Solarpunk and hopepunk are misnamed. Reactionary fantasy would be a better name for both. Both ignore the "punk" suffix—struggle against the system, even when in vain, even when it was just individuals trying to eke out an existence, was core to cyberpunk and some of its early derivatives.


I'm a hopeful person. I imagine our species muddling through one way or the other, but my laptop sits in a middle-class American community. The best definition of dystopia I have heard is a time period in which middle-class Americans experience what most of the world lives through every day. To me, hope is not an early 70s radical shout of "Off the pigs!" or joy in bombs falling anywhere. To me, real hope acknowledges the suffering the next generation will endure—and those already suffering will bear the brunt of climate change, for sure—and envisions the first steps toward a better future.


I've written a novel that does this. I haven't found an agent yet willing to sell it. I've been told, "Near future is a hard sell." So, the powers that be in publishing prefer galactic empires duking it out like space-age Romanovs or secondary worlds that all-to-often bear a resemblance to Medieval Europe in which the privileged get to go fight dragons? But, wait, wait, why not solarpunk? Couldn't a plucky (white guy) inventor develop something that magically solves all problems and then allows us to colonize the galaxy—our Manifest Destiny, our exploring of the Dark Continent. (Oops, I mean dark expanse of space, didn't I?)


You get my drift?


FIYAH Magazine is coming out with a special issue on Palestinian futurism. I'll buy a copy; I want to read it. I think it's important to hear what marginalized people have to say.


But their visions of the far future in which the Nakba is ancient history is not my story to tell. For my reading at FIYAHCON, I did read a story set in the Middle East. Jerusalem, actually. A virtual version, in a world where the real version was so beset by ecological devastation that everyone lived in a partitioned VR space. (Published in this anthology.) My heroes attempt coexistence despite a near-complete separation of Jews and Palestinians in the virtual space and a destroyed real world. The story ends on a hopeful note, that peace between peoples is possible and the environment can be restored. Maybe. With great effort.

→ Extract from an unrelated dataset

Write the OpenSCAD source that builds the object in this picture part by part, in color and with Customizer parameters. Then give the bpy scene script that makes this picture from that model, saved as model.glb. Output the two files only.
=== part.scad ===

I keep my links to the present tangible because the present is where I live. And when I write fiction, as when I act politically or when I blog, it's that place I want to change, so my kids' generation might have a future less horrific than what rational analysis of our current economic and political paralysis would predict.


I'll admit I'm not Sweetback running from the pigs, but I still don't intend to write solarpunk. At least while it ignores the present and dreams of a mythical future.


But I won't hold the marginalized to analogous expectations.